A Grace Note: Washing Waters 


Dear Reader, 

It’s all rain and slush and puddles over here today. And this morning the drive back from dropping my husband off at work was filled with scenes of fog wrapped farm fields and sheets of mist covered ponds. There was beauty in the way it veiled the ordinary scenery and as I drove on by the midnight colored Sugar River all I could think was that I needed to see it all, I needed to be caught up in that moment, I needed to run through those fields and touch that water. I was thinking of what God would say to me in front of the church of believers, what He would reveal about me if I wasn’t covered in all of His Grace. The truth is that He would say I am a wanderer through and through. I can’t sit still. I can’t bide my time. I never stay in one place too long.

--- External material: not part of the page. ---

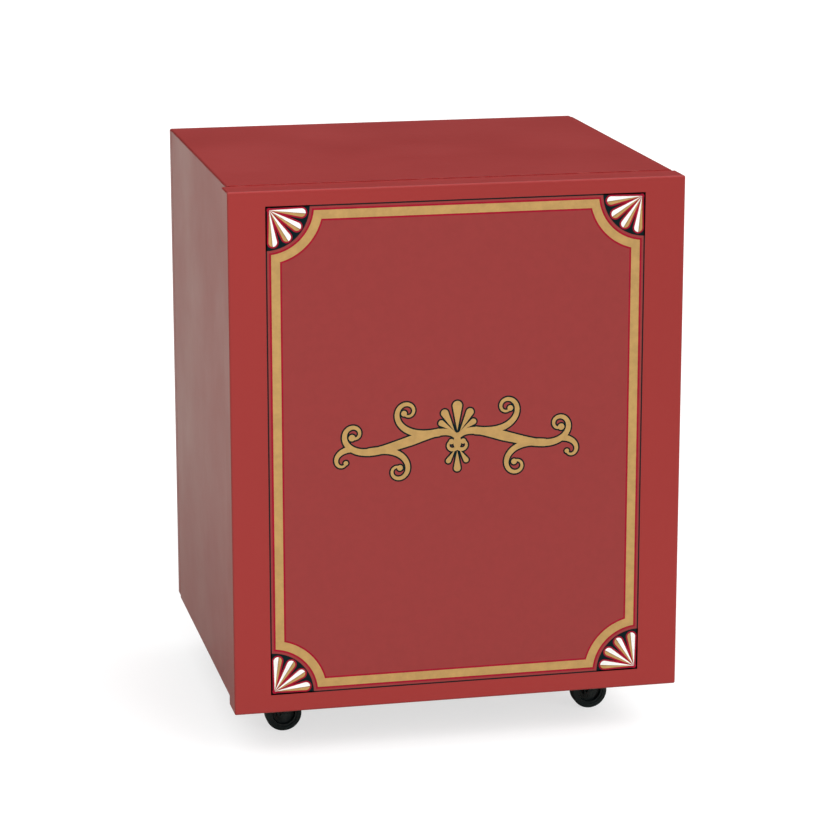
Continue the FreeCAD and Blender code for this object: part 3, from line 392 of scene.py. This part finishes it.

I am always searching. And even today, I found myself wanting to wander down hiking trails I had never been on before, on my own, but when I stepped out my back door I found the ground too slippery with slush and melting ice and had to settle for wandering in my own small backyard. Yes I am a wanderer, but I’m also very often afraid. Afraid of the future, afraid of failing, afraid of not failing, afraid of wandering too far. I stood out in the mist this afternoon and watched as the water rippled across the puddle that is overtaking the land beneath the pines. And I remembered the phrase “washing waters” which enters into my mind from time to time and whispers so strongly of salvation and restoration and baptism. And I thought, these days are my daily washing waters. Each day I desperately need God to calm my wandering heart, I desperately need His Spirit to wash over me, I desperately need to be cleansed of all of my selfish pride. I keep trying to go it alone, but then God sends the rain and bids me to settle down into His peace. If you are feeling lost, if you are wandering, if everything you are touching lately is falling apart, know that God has got your beautiful soul covered, allow yourself to be washed in His Grace. We are the fallen living in a fallen world, but we are also the Hand Washed chosen children of the King.